VAWA stands for Violence Against Women Act. But don’t let the name fool you. VAWA can be an option for men.
I had a consultation recently for a man from West Africa. He and his wife had filed for him to get his green card several times and had always been denied. It looked like they were about to be denied yet again.
He explained to me how they had been denied for avoidable reasons: something hadn’t been filed correctly, he didn’t respond to a Request for Evidence, or she didn’t show up for their interview at the Atlanta Field Office.
He also told me that they weren’t currently living together. She would stay at their home for a few weeks, but she’d go away for a few weeks and he wasn’t sure where she was.

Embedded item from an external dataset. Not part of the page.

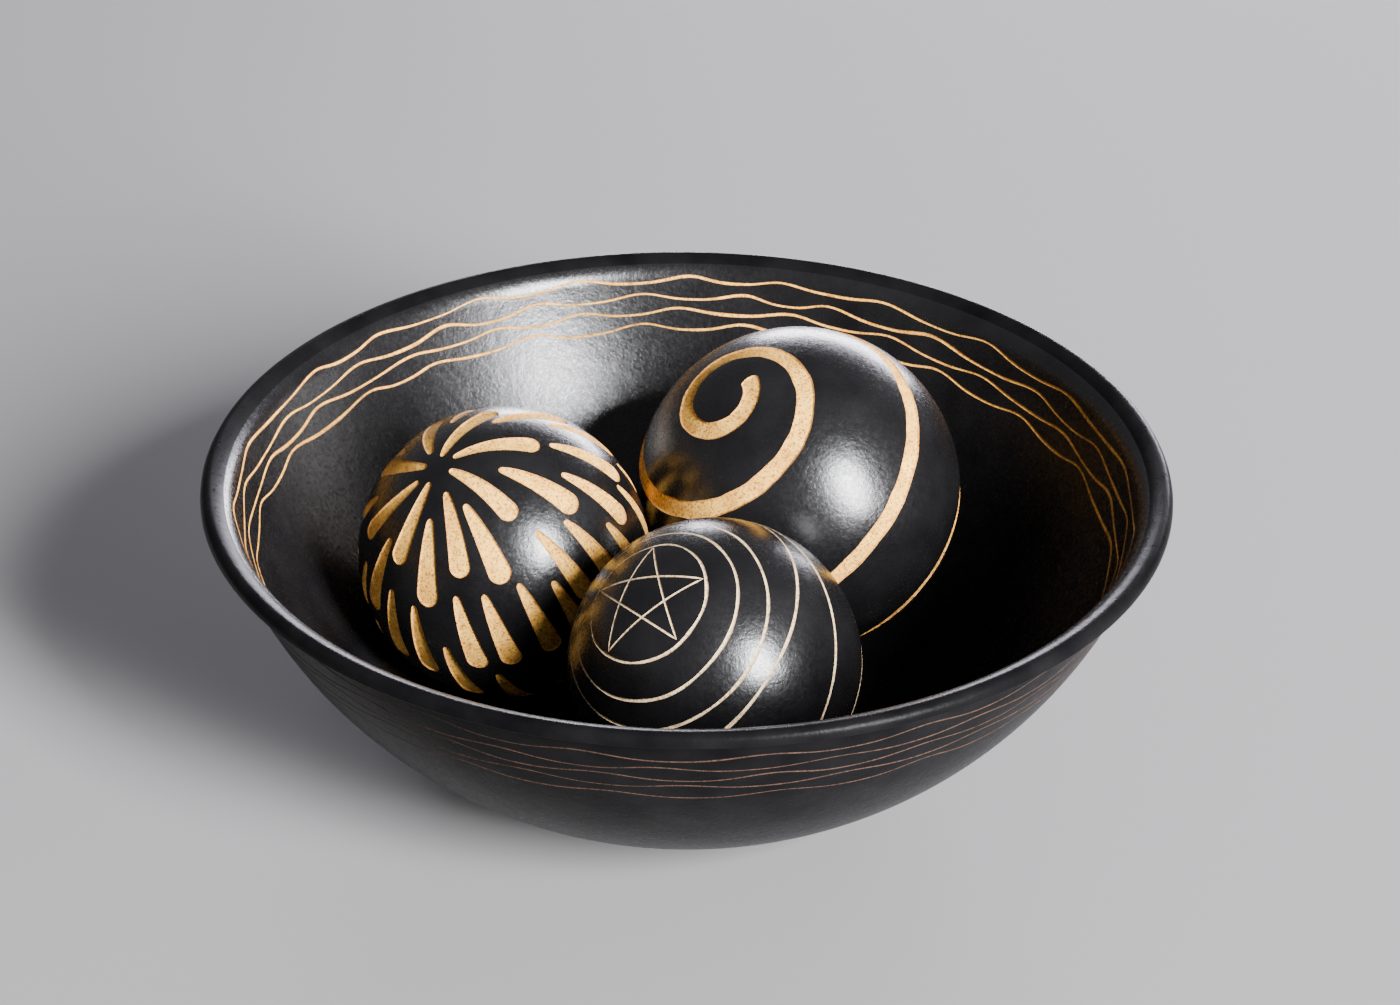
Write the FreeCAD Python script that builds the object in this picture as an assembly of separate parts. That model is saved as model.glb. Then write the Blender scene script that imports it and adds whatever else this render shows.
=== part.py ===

Since she also wasn’t there for the consultation, I was honestly a little worried about their relationship. Were they truly husband and wife or had they gotten married for the green card?
I told him that USCIS would need to see a lot of proof that they were living together and that they truly knew one another as husband and wife, and I wasn’t sure that they could do that with how their relationship currently was.
Then he told me more about their history – they’d been together for five years – and I started to think about his case in a new way.
He told me how she overdrew their bank account on a regular basis, how she treated him like an inferior because he wasn’t educated in the United States, how she threatened to call the authorities and have him deported, how she called him demeaning names and insulted him how he looked and acted.
As he opened up, I could see the genuine hurt and despair come to the surface. It was clear that his wife had put him through misery. He’d been afraid to talk about it because he thought he needed to show that he and his wife were in a strong relationship in order to win their case with immigration.
I told him that I thought we had the foundations for a Violence Against Women Act case. VAWA doesn’t require physical abuse – it requires a showing of extreme cruelty, which includes emotional and mental abuse. In his case, this involved immigration threats, financial ruin, manipulation, and control. What he was telling me met the basic criteria for VAWA.
Unfortunately, experience has shown me that VAWA for men can be harder to win because of the bias we have in society. We don’t generally think of men as “victims.” But they certainly can be. Just because they may not always be able to show physical scars doesn’t mean they don’t have deep emotional and mental scars. It’s harder to show, harder to document, and it’s certainly hard to talk about, but that kind of damage to a person is just as real as any broken bone or bruise.
VAWA can be an option for men. Don’t let the name fool you.
Extreme cruelty takes on many different forms and if you are being threatened, treated like a slave, or forced to do things you don’t want to, it may be time to talk with an immigration attorney to see if you have options.